How Cultural Rituals Make Us Feel More Connected / by Amy DeRosia

CC photo by Caitlin Regan

We find ourselves not independently of other people and institutions but through them. We never get to the bottom of ourselves alone.
— Robert Bellah

There is so much joy to be found in simple connections with a lot of different people in public spaces and groupsA major focus of belonging has been in deep, personal ways like best friends and significant others. But, we don’t always have time for more of those types of relationships.

Having more interactions where we don’t have to share all of the intimate details of our lives makes life easier. 

…we need close, intimate ties as well as steady ties that are broader and more casual, that don’t depend on deep conversation or intense sharing.
— Emily White

Participating in cultural traditions is a way to be a part of the larger community without too much effort. Our lives can feel so heavy. But, these types of environments let us forget stress we’re dealing with as individuals and enjoy the present. They help us to get out of our heads.
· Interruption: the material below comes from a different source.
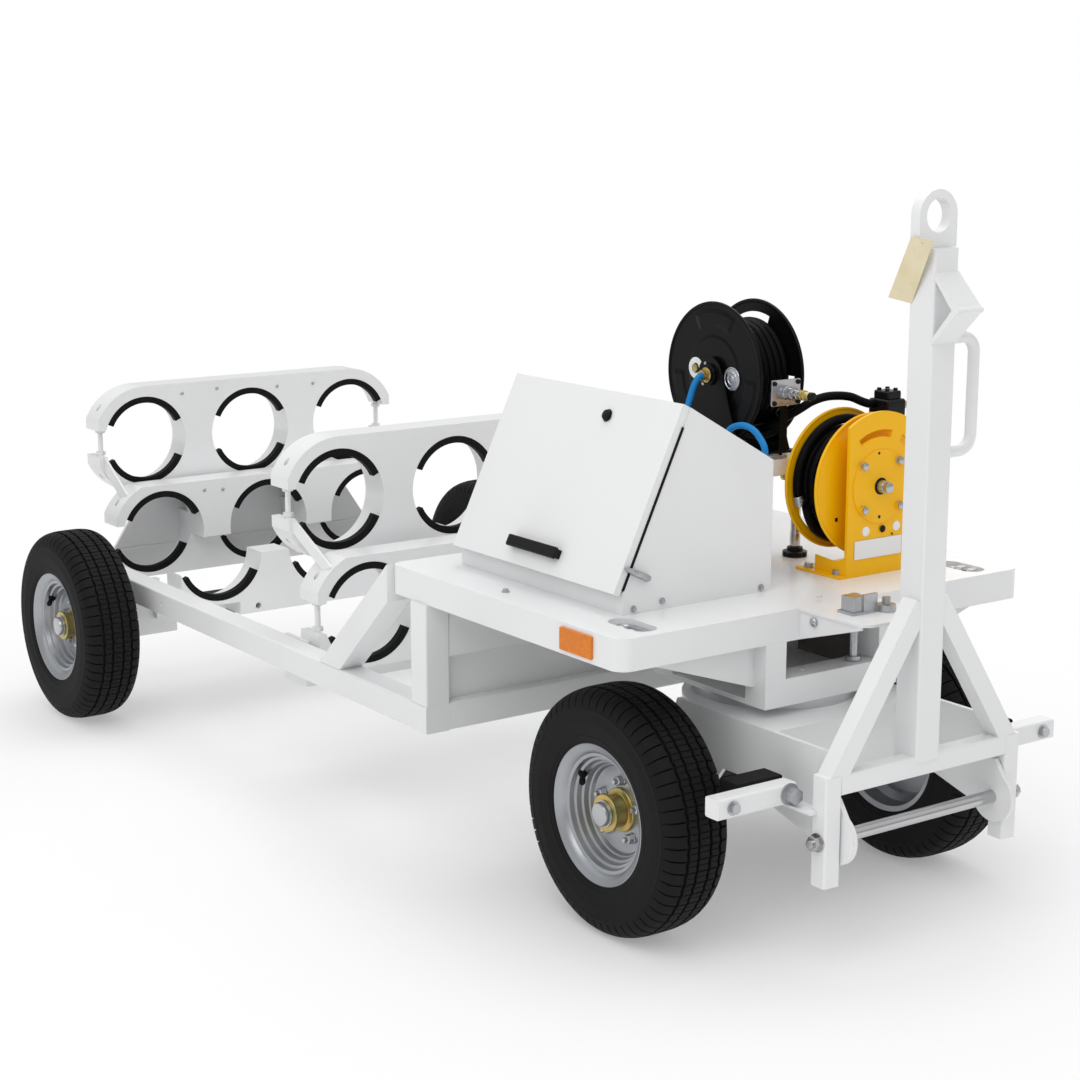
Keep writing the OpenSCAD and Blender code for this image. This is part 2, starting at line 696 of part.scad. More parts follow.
// Outline of a rack bar in YZ about the rings' height, between two heights
module rack_outline(z0, z1, slots = true) {
    difference() {
        intersection() {
            union() {
                square([2 * ring_pitch, 2 * bar_r], center = true);
                for (y = ring_y) translate([y, 0]) circle(bar_r);
            }
            translate([-rack_end, z0]) square([2 * rack_end, z1 - z0]);
        }
        for (y = ring_y) translate([y, 0]) circle(ring_r);
        if (slots) for (s = [-1, 1])
            translate([s * (ring_pitch + bar_r), 0]) square([2 * bar_r, slot_h], center = true);
    }
}
module rack_bar(front, depth, z, z0, z1) {
    difference() {
        translate([0, 0, z]) plate_x(-front - depth, depth) rack_outline(z0, z1);
        for (s = [-1, 1]) translate([-front - depth / 2, s * rod_y, z - bar_r])
            cylinder(h = 2 * bar_r, r = rod_d / 2 + soft);
    }
}
module rear_top_rack() {
    color(white) placed() {
        rack_bar(rear_top_x, bar_x, top_z, -bar_r, bar_r);
        end_plate(rear_saddle_x + saddle_x, rail_top);
    }
}
module end_plate(x, foot) {
    color(white) plate_x(-x - steer_t, steer_t) polygon([[-end_plate_y[0], foot],
        [end_plate_y[0], foot], [end_plate_y[0], rail_top], [end_plate_y[1], top_z - bar_r],
        [-end_plate_y[1], top_z - bar_r], [-end_plate_y[0], rail_top]]);
}
module rear_low_clamp() {
    color(white) placed() rack_bar(rear_clamp_x, bar_x, low_z, -27, low_top);
}
module rear_low_saddle() {
    color(white) placed() rack_bar(rear_saddle_x, saddle_x, low_z, -low_foot, slot_top);
}
module mid_saddle() {
    color(white) placed() difference() {
        union() {
            intersection() {
                translate([0, 0, low_z]) plate_x(-mid_saddle_x - bar_x, bar_x)
                    rack_outline(-low_foot, -7, false);
                translate([-mid_saddle_x - 2 * bar_x, 26 - rack_end, 0])
                    cube([3 * bar_x, 2 * (rack_end - 26), deck_z]);
            }
            translate([-mid_saddle_x - bar_x, -rack_end + 226, low_z - low_foot - u_bar])
                cube([bar_x, 2 * (rack_end - 226), 42]);
        }
        rod_along_x(-mid_saddle_x - 2 * bar_x, -mid_saddle_x + 1, -256, low_z - low_foot - 21, 20);
    }
}
module front_top_rack() {
    color(white) placed() {
        rack_bar(front_top_x, bar_x, top_z, -bar_r, bar_r);
        difference() {
            end_plate(front_low_x + bar_x + tube - steer_t, low_z - low_foot);
            for (y = ring_y) rod_along_x(-front_top_x - bar_x, -front_low_x, y, low_z, 2 * ring_r);
        }
    }
}
module front_low_rack() {
    color(white) placed() rack_bar(front_low_x, bar_x, low_z, -low_foot, low_top);
}
module strut(a, b, w, t) {
    d = b - a;
    translate(a) rotate([0, acos(d[2] / norm(d)), atan2(d[1], d[0])])
        translate([-w / 2, -t / 2, 0]) cube([w, t, norm(d)]);
}
module rack_braces() {
    color(white) placed() difference() {
        both_sides() {
            strut([-rear_top_x - 14, -532, 742], [-rear_clamp_x - 34, -497, 622], rack_brace_w, 10);
            strut([-front_top_x - 14, -532, 742], [-front_low_x - 20, -497, 625], rack_brace_w, 10);
        }
        for (p = [[rear_top_x, top_z], [rear_clamp_x, low_z], [front_top_x, top_z], [front_low_x, low_z]])
            translate([0, 0, p[1]]) plate_x(-p[0] - bar_x, bar_x) rack_outline(-bar_r, bar_r);
    }
}
module strips(front, z, up) {
    for (y = ring_y, s = up) translate([0, y, z]) plate_x(-front - strip_x, strip_x)
        arc_band(strip_in, strip_r, s * 90 - strip_a, s * 90 + strip_a);
}
module rack_strips() {
    color(dark) placed() {
        strips(rear_top_x, top_z, [-1, 1]);
        strips(rear_clamp_x, low_z, [1]);
        strips(rear_saddle_x, low_z, [-1]);
        strips(mid_saddle_x, low_z, [-1]);
        strips(front_top_x, top_z, [-1, 1]);
        strips(front_low_x, low_z, [-1, 1]);
    }
}
module clamp_bolts() {
    color(steel) placed() for (p = [[rear_top_x, top_z], [front_top_x, top_z], [front_low_x, low_z]])
        both_sides() translate([-p[0] - bar_x / 2, -rod_y, p[1]]) {
            translate([0, 0, -slot_top - 26]) cylinder(h = slot_h + 52, d = rod_d);
            for (z = [-slot_top, slot_top - nut_t]) translate([0, 0, z])
                cylinder(h = nut_t, d = 30, $fn = 6);
        }
}

// Along the door's slope: local X up the slope, local Y outward, drawn in YZ
module on_slope() {
    translate([0, box_y[0], plinth_z]) rotate([90, 0, 90])
        rotate(90 - door_lean) children();
}
module cabinet() {
    x0 = box_x[0];
    l = box_x[1] - x0;
    color(white) placed() difference() {
        plate_x(x0, l) polygon(cab);
        plate_x(x0 + sheet, l - 2 * sheet) polygon(inset(cab, sheet));
        translate([x0 + frame_w, 0, 0]) on_slope()
            translate([frame_w, -frame_w, 0]) cube([door_len - 2 * frame_w, 2 * frame_w, l - 2 * frame_w]);
    }
}
module door_seal() {
    x0 = box_x[0] + joins;
    l = box_x[1] - x0 - joins;
    color(dark) placed() translate([x0, 0, 0]) on_slope() difference() {
        translate([joins, 0, 0]) cube([door_len - 4, seal_t, l]);
        translate([seal_w, -1, seal_w]) cube([door_len - 4 - 2 * seal_w, seal_t + 2, l - 2 * seal_w]);
    }
}
module cabinet_door() {
    x0 = box_x[0];
    l = box_x[1] - x0;
    color(white) placed() translate([x0, 0, 0]) on_slope() {
        difference() {
            translate([-door_out, seal_t + soft, 0]) cube([door_len + door_out, door_t, l]);
            translate([sheet - door_out, seal_t + soft - 1, sheet])
                cube([door_len + door_out - 2 * sheet, door_t - sheet + 1, l - 2 * sheet]);
        }
        translate([door_len, seal_t + soft, frame_w]) cylinder(h = l - 2 * frame_w, r = hinge_r);
    }
}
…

Festivals are a wonderful excuse to live in the moment, get out of the house, and be around people. One of my favorite times of year for this type of belonging in Louisiana is Mardi Gras. We celebrate with parades, have fancy and casual parties, eat, drink, and dance.

I look forward to the Krewe of Highland parade every year. This neighborhood parade feels like community. Everyone cooks out. Strangers talk to each other. All of the local Krewes participate along with families and friends who create small, homemade floats. The throws are usually pretty fun, even though I’ve never caught one of the coveted hot dogs.

This year I went to the official after party at Marilynn’s Place for the first time and had a blast. It was cold and rainy but everyone enjoyed themselves. We danced under tents or in ponchos in the rain, drank good Louisiana beer, and ate well.  All night I ran into old friends I hadn’t seen in years. It felt like a family reunion.

These kinds of moments of connection in a vast, broad sense have been some of my happiest. You feel grounded and alive. Everything seems a little lighter. Easy.

When we make time to participate in these types of rituals, our lives feel more lived in. Our experiences are made of ordinary days and moments. Traditions, rituals, and rites of passage give us a way to celebrate together. They give us excuses to leave our houses and our comfort zones, to show up, be a face in the crowd, have fun, and be exactly where we are.

The first step -especially for young people with energy and drive and talent but not money- the first step to controlling your world is to control your culture. To model and demonstrate the kind of world you demand to live in. To write the books. Make the music. Shoot the films. Paint the art.
— Chuck Palahniuk

This type of belonging doesn’t have to happen only during festivals or city wide events. We can create our own culture.

One of my new, favorite examples is this guy who likes to start dance parties on trains.

We don’t have any trains here locally to start dance parties in. But, there are plenty of ways to create experiences for others to enjoy. By hosting events, making art, planning parties, or finding new ways to update old traditions, we find connection and enhance each others lives.

What are some of your favorite local traditions or cultural rituals? Have you ever created your own?